The content of a mental act could not exist without the act, while its object does not depend on the act for its existence. Mt. Everest, for example, does not depend for its existence on your conceiving it. It would exist even if there were no mental acts at all; even if nobody had ever seen it or thought of it. But the idea of Mt. Everest would not exist if there had never been a mental act of which it is the content. This simple truth forms the basis of Moore’s famous attempt to refute idealism (G. E. Moore, “The Refutation of Idealism,” pp. 1-30). Moore distinguishes between the sensation blue (notice, not blue sensation!) and the awareness of this sensation. He argues that since the sensation blue is an object of the act of awareness and not a part of it, the sensation could exist without the awareness. In our words, since the sensation blue is the object of an awareness, not one of its properties, the existence of the sensation does not necessarily depend on the existence of the act. Berkeley’s esse est percipi is therefore not necessarily true, and idealism has been refuted.
The first thing to notice is Moore’s insistence that the idealist must treat the esse est percipi principle as a necessary truth. What kind of necessity is here involved? It is clear from Moore’s argument that it must be ontological necessity. We may agree that it is a law of ontology that a property of mental acts can only exist if mental acts exist. It follows then that the sensation blue, if it is a property of mental acts, cannot exist unless the acts exist. It is then necessarily true that a sensation cannot exist unless it is experienced, that is, unless it is the property of an experience. By pointing out that the sensation blue is not a property of acts of experiencing, not a “content” of mental acts, but the object of such acts, Moore shows that the ontological law does not apply to sensations. He thus shows that one argument for the necessity of Berkeley’s principle, as applied to sensations, is not sound.
But he does not show that this principle is false. And, indeed, I think that the principle is true for sensations, not as a matter of some kind of necessity, but simply as a matter of fact. Sensations occur only “in minds”, they do not float around all by themselves. But to occur “in a mind” is the same as to be experienced. This, as we shall see, follows from our conception of what a mind is. Therefore, there are no sensations which are not experienced. And if Berkeley were correct in claiming that perceptual objects are nothing but bundles of sensations, then the idealist’s conclusion that such objects cannot exist unperceived would indeed follow. This shows, I think, that Moore’s main argument hardly touches on the issues. The important question is not whether Berkeley’s principle is necessarily true for sensations, but whether it is true. Moore merely shows, if he shows that much, that unsensed sensations are ontologically possible, not that there are any.

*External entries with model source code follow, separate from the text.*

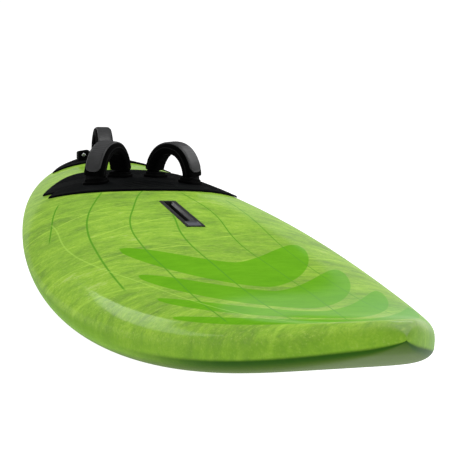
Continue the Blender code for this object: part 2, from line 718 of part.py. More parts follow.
    # fin box in its dense block, and the fin with its fastenings
    frame = fin_frame()
    long, wide, deep = FIN_BOX
    s_long, s_wide, s_deep = FIN_SLOT
    finbox = box("fin_box", (-long / 2, -wide / 2, 0), (long / 2, wide / 2, deep), moulded, frame)
    slot_cut = guide(box("fin_slot_cut", (-s_long / 2, -s_wide / 2, -0.01), (s_long / 2, s_wide / 2, s_deep), frame=frame))
    g_wide, g_low, g_high = FIN_GROOVE
    groove_cut = guide(box("fin_groove_cut", (-s_long / 2 + 0.0006, -g_wide / 2, g_low), (s_long / 2 - 0.0006, g_wide / 2, g_high), frame=frame))
    entry_cut = guide(box("fin_entry_cut", (-0.012, -g_wide / 2 - 0.0004, -0.01), (0.004, g_wide / 2 + 0.0004, g_high + 0.0005), frame=frame))
    cut(finbox, slot_cut, groove_cut, entry_cut)
    hole = guide(box("fin_hole_cut", (-long / 2 - GAP, -wide / 2 - GAP, -0.02), (long / 2 + GAP, wide / 2 + GAP, deep + GAP), frame=frame))
    b_long, b_wide, b_deep = FIN_BLOCK
    fin_block = box("fin_box_block", (-b_long / 2, -b_wide / 2, SKIN + 0.0023), (b_long / 2, b_wide / 2, b_deep), dense, frame)
    cut(fin_block, hole)
    block_cut = guide(box("fin_block_cut", (-b_long / 2 - GAP, -b_wide / 2 - GAP, -0.02), (b_long / 2 + GAP, b_wide / 2 + GAP, b_deep + GAP), frame=frame))
    cut(hull, hole)
    cut(foam_core, block_cut)

    t_long, t_wide, t_deep = FIN_TAB
    fin = fin_blade("fin", frame, glass)
    tab = guide(box("fin_tab_guide", (-t_long / 2, -t_wide / 2, 0.0002), (t_long / 2 - 0.018, t_wide / 2, t_deep), frame=frame))
    tongue = guide(box("fin_tongue_guide", (t_long / 2 - 0.030, -t_wide / 2, 0.0052), (t_long / 2, t_wide / 2, 0.0105), frame=frame))
    cut(fin, tab, tongue, operation="UNION")
    pin_x, screw_x, pin_z = -t_long / 2 + 0.020, t_long / 2 - 0.009, (g_low + g_high) / 2
    across = frame @ Matrix.Translation((pin_x, 0, pin_z)) @ Matrix.Rotation(math.radians(90), 4, "X")
    cut(fin, guide(turned("fin_pin_cut", [(0, 0.02), (0.0027, 0.02), (0.0027, -0.02), (0, -0.02)], steps=12, frame=across)))
    upright = frame @ Matrix.Translation((screw_x, 0, 0))
    cut(fin, guide(turned("fin_screw_cut", [(0, 0.02), (0.0024, 0.02), (0.0024, 0.001), (0, 0.001)], steps=12, frame=upright)))
    turned("fin_roll_pin", [(0, 0.0078), (0.0020, 0.0078), (0.0023, 0.0074), (0.0023, -0.0074), (0.0020, -0.0078), (0, -0.0078)],
           steel, steps=12, frame=across)
    plate = box("fin_nut_plate", (screw_x - 0.0070, -0.0080, 0.0126), (screw_x + 0.0070, 0.0080, 0.0158), brass, frame)
    cut(plate, guide(turned("fin_nut_cut", [(0, 0.02), (0.0024, 0.02), (0.0024, 0.008), (0, 0.008)], steps=12, frame=upright)))
    turned(
        "fin_screw",
        [(0, 0.0026), (0.0014, 0.0026), (0.0016, 0.0012), (0.0030, 0.0012), (0.0038, 0.0020), (0.0038, 0.0049), (0.0020, 0.0049),
         (0.0020, 0.0205), (0.0012, 0.0215), (0, 0.0215)],
        steel, steps=12, frame=upright,
    )

    # joint axes: an empty on the fin's slide and one on the vent screw's axis carry the pieces that move
    for name, spot, members in (
        ("fin_slide_axis", frame.translation, ("fin", "fin_screw", "fin_nut_plate", "fin_roll_pin")),
        ("vent_axis", Vector((VENT_X, 0, vent_z)), ("vent_screw", "vent_oring")),
    ):
        empty = bpy.data.objects.new(name, None)
        empty.location = spot
        empty.empty_display_size = 0.05
        bpy.context.scene.collection.objects.link(empty)
        bpy.context.view_layer.update()
        for member in members:
            obj = bpy.data.objects[member]
            obj.parent = empty
            obj.matrix_parent_inverse = Matrix.Translation(-spot)


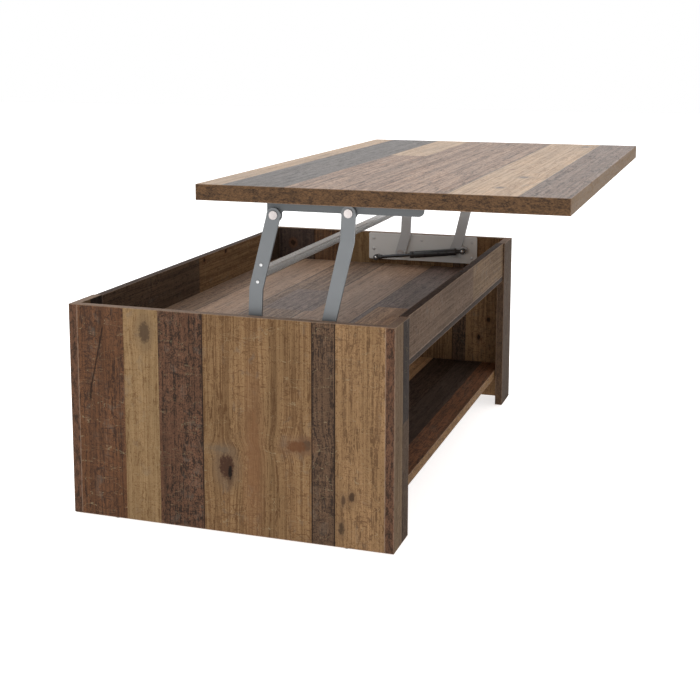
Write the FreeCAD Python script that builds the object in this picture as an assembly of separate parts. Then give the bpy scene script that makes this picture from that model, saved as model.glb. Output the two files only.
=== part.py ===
"""Lift top coffee table: a plank-look case with a storage tray and an open shelf bay.

The top rides on two swing-arm fittings, one inside each end panel, and is drawn raised.
Units are millimetres, +Z is up, the front faces -Y and the length runs along X.
The case is laid out with y = 0 on the front of the legs, then every shape is moved so that the
raised table stands centred on the origin with its feet at z = 0.
"""
import FreeCAD, Part
import math
import os

from FreeCAD import Vector

# ---- table top and its overhang --------------------------------------------------------------
TOP_LENGTH = 1100.0
TOP_DEPTH = 660.0
TOP_THICK = 29.0
TOP_END_OVERHANG = 18.0
TOP_SIDE_OVERHANG = 11.0
TOP_REST_GAP = 1.0
TOP_EDGE_ROUND = 1.0

# ---- case boards -------------------------------------------------------------------------------
CASE_HEIGHT = 411.0
END_PANEL_THICK = 16.0
LEG_WIDTH = 93.0
LEG_THICK = 17.0
RAIL_THICK = 16.0
RAIL_HEIGHT = 81.0
RAIL_SETBACK = 4.0
TRAY_FLOOR_THICK = 12.0
SHELF_THICK = 19.0
SHELF_TOP_HEIGHT = 89.0
SHELF_SETBACK = 20.0
GLIDE_THICK = 2.5
GLIDE_RADIUS = 6.0
GLIDE_TAPER = 1.0
GLIDE_PIN_RADIUS = 1.5
GLIDE_PIN_LENGTH = 10.0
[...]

But it should also be obvious that the truly important question is not even the question of whether or not there are unsensed sensations, but whether or not there are perceptual objects. The question is not whether or not a blue sensation can exist when it is not experienced, but whether or not there are apples. Only if we identify apples with bundles of sensations, as Berkeley does, do the two separate issues get conjoined. And it is precisely this identification which the realist must reject. For the realist, sensations are mental and do not exist unsensed, while perceptual objects are not mental and can exist unperceived. When Berkeley identifies perceptual objects with bundles of sensations, he invites the obvious objection that this identification must be mistaken because an apple can exist unperceived, while a bundle of sensations cannot exist unsensed. I think that this objection is the most decisive refutation of Berkeley’s idealism. I also think that Berkeley was quite aware of the force of this reply, but could not think of a way to avoid it. Be that as it may, it is somewhat ironic that Moore’s refutation of idealism threatens to disarm our most telling objection to Berkeley. If Moore holds that sensations actually exist unsensed, then we can no longer argue that they are in this respect quite different from perceptual objects and hence cannot be identified with them.

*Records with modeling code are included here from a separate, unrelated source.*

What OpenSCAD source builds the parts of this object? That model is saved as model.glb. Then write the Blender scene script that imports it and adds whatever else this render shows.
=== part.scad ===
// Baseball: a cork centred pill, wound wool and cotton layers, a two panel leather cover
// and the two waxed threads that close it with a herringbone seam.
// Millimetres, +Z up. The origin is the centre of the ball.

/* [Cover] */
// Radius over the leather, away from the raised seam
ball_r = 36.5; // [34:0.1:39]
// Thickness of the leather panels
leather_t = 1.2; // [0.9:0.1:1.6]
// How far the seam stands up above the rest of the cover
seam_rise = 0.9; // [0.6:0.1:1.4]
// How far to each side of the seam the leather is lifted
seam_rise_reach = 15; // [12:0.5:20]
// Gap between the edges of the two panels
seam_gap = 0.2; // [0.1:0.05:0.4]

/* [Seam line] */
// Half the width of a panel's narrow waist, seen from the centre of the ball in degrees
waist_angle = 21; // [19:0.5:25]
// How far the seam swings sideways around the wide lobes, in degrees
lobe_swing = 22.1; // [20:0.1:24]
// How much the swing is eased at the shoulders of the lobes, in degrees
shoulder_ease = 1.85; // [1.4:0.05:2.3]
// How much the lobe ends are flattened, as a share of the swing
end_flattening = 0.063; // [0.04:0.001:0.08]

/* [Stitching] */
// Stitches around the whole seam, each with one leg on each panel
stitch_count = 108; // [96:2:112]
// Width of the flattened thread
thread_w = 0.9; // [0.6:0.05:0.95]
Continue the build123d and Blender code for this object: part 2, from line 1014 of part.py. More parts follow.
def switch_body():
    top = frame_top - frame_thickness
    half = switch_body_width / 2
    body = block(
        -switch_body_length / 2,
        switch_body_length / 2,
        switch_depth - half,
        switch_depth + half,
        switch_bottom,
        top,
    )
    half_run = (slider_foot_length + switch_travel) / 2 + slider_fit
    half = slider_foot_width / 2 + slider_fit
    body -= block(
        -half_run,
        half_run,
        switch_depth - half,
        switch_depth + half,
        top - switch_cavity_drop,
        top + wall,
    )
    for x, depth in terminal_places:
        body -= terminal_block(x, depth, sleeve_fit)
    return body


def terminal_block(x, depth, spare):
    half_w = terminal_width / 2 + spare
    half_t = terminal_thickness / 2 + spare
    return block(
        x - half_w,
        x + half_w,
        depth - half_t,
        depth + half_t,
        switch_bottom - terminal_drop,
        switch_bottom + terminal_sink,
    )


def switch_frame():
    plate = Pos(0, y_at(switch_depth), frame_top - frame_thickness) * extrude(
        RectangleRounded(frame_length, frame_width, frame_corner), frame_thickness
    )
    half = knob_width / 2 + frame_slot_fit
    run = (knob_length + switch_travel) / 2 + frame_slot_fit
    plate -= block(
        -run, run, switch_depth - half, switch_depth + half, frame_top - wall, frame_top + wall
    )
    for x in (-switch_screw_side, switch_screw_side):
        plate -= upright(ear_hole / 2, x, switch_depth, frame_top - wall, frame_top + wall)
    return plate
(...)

At the end of his paper, Moore claims to have shown that there is no question of how we are to get outside the circle of our own ideas and sensations. “Merely to have a sensation,” he says, “is already to be outside that circle. It is to know something which is as truly and really not a part of my experience, as anything I can ever know” (Moore, 1970a, p. 29). His claim is of course only true if he means by “ideas and sensations,” not Berkeley’s ideas, but mental acts of having ideas and sensing sensations. To sense a sensation, we can agree, is to “transcend” the sensing toward the sensation. But with this meaning, a Berkeleyan can be perfectly comfortable. He claims that we do not get outside the circle of Berkeleyan ideas, that is, of sensations; and Moore has done nothing to refute this claim. The important question is: How do we get outside the circle of mental things to the perceptual objects? Moore turns to this question in the very last paragraph of his paper. There he maintains that we make contact with perceptual objects by means of the same peculiar relation of awareness through which we are acquainted with sensations. Berkeley is mistaken when he claims that we can be directly aware only of our own ideas. And then Moore states: “The question requiring to be asked about material things is thus not: What reason have we for supposing that anything exists corresponding to our sensations? but: What reason have we for supposing that material things do not exist, since their existence has precisely the same evidence as that of our sensations?” (Moore, 1970a, p. 30).

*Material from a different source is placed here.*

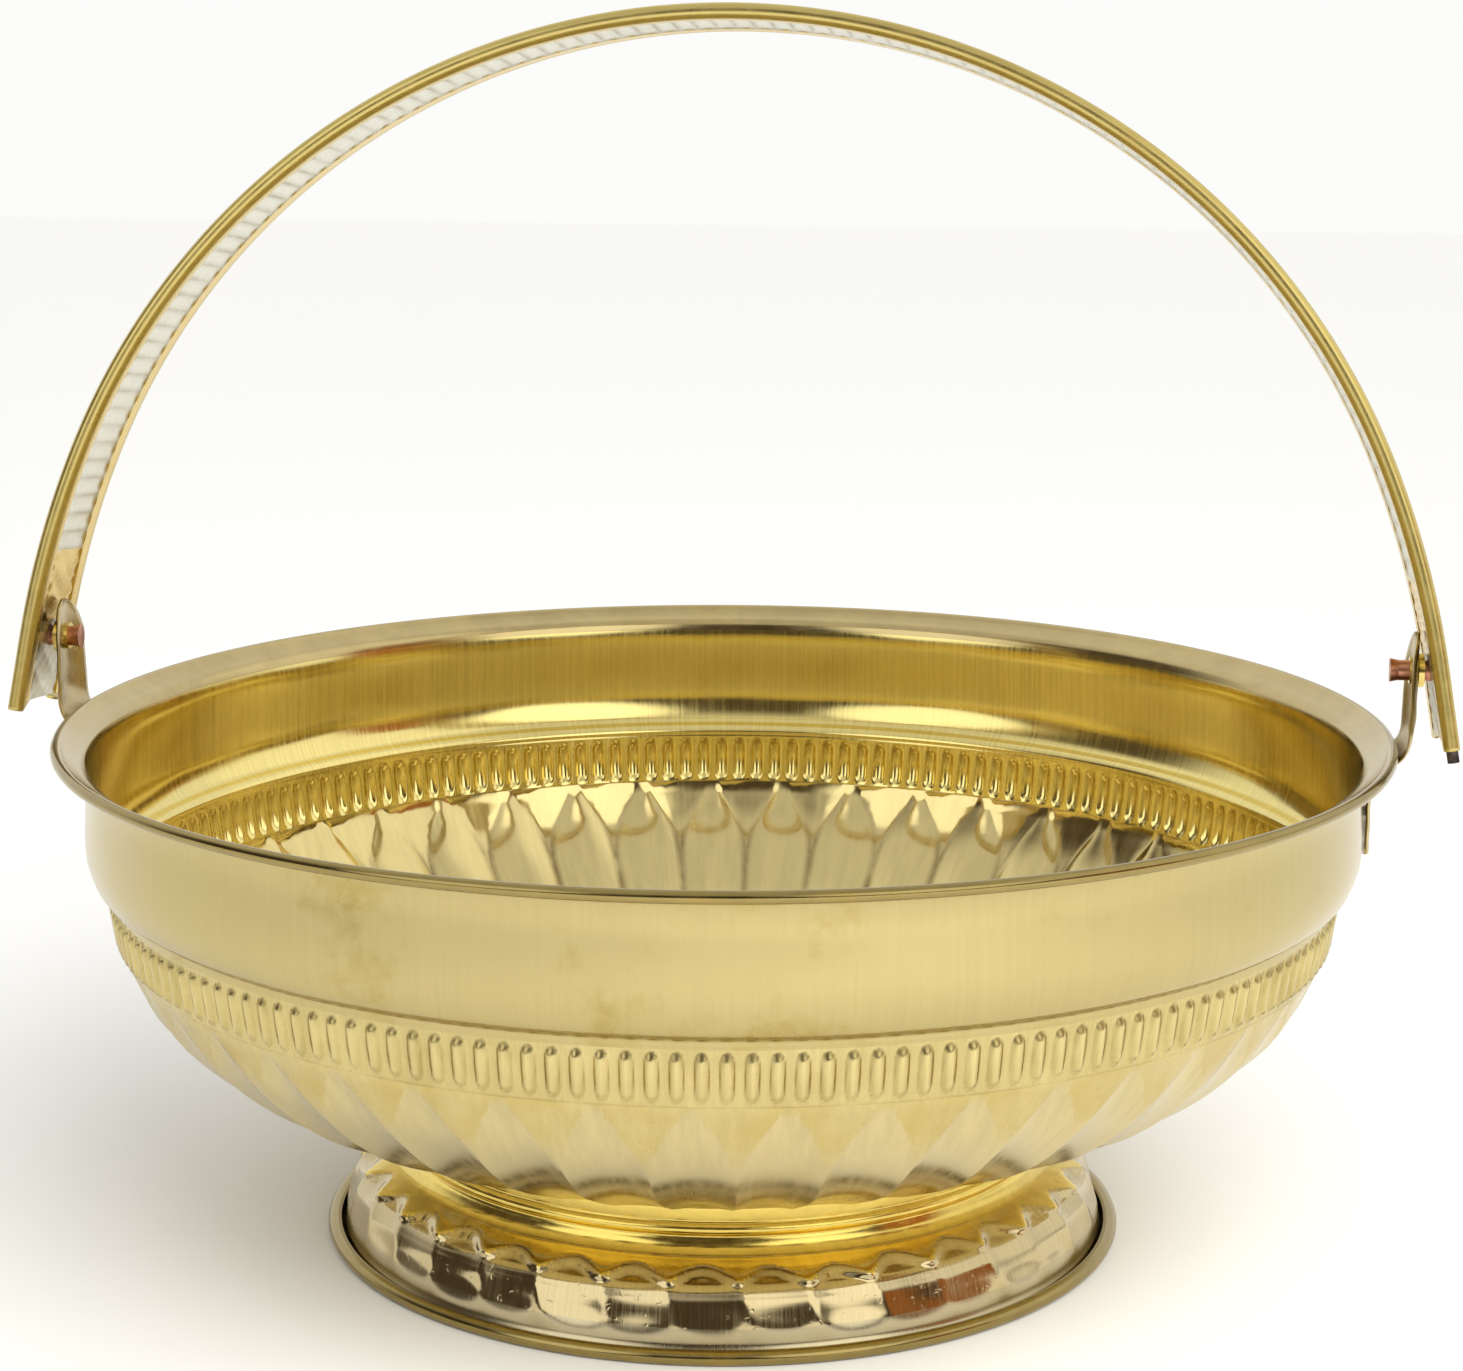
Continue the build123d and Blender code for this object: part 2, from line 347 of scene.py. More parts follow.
def plain_metal(name, colour, dark, rough, scale=420.0):
    """Copper, iron and solder: mottled colour, fine grain and small dents."""
    n = Nodes(name)
    point = n.object_point()
    mottle = n.ramp(n.noise(point, scale, 4.0, 0.6), 0.35, 0.7)
    grain = n.noise(point, scale * 4, 3.0, 0.6)
    n.link(n.mix(mottle, dark, colour), n.shader.inputs["Base Color"])
    n.shader.inputs["Metallic"].default_value = 1.0
    roughness = n.math("ADD", n.math("MULTIPLY", grain, 0.18), rough - 0.08)
    roughness = n.math("ADD", roughness, n.math("MULTIPLY", n.math("SUBTRACT", 1.0, mottle), 0.15),
                       clamp=True)
    n.link(roughness, n.shader.inputs["Roughness"])
    normal = n.bump(n.noise(point, scale * 1.5, 3.0, 0.5), 0.00003, 0.8)
    n.link(normal, n.shader.inputs["Normal"])
    return n.material


# linear colours
wall_brass = (0.53, 0.43, 0.19)
# painted reflection: the inside wall is a brighter, deeper gold than the outside, for the gold it mirrors
# from the wall opposite
inner_brass_painted_reflection = (0.88, 0.73, 0.28)
# painted shade: the beads are darkened to show the dark room they mirror
bead_brass_painted_dark = (0.36, 0.275, 0.10)
belly_brass = (0.68, 0.57, 0.29)
flange_brass = (0.58, 0.46, 0.22)
cream_brass = (0.86, 0.84, 0.72)
yellow_stain = (0.56, 0.42, 0.12)
# lighter than wall_brass on the same sheet: a painted highlight over the rib band
rib_brass_with_painted_highlight = (0.70, 0.575, 0.255)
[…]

This may not be a refutation of idealism, but it is a step toward realism. Our acquaintance with perceptual objects, Moore tells us, is as direct as our acquaintance with sensations. It is not mediated by sensations. This takes care of the skeptical devil. Furthermore, material things in space are sharply distinguished from sensations; the former do not consist of the latter. This takes care of the idealistic deep blue sea. After such a splendid beginning, we may wonder, why does Moore so desperately try in later papers to stick sensations to the surfaces of perceptual objects? Was it because he could not see his way clear to defend this sort of realism? Was it because he never really believed in it in the first place? We only know that in the end he frankly admitted that although he believed in realism, he did not know how to defend it. My essay is an attempt to succeed where Moore and many others have failed. I follow in Moore’s footsteps, trying to show that they lead eventually to a solid realism that can be defended against all skeptical and idealistic objections.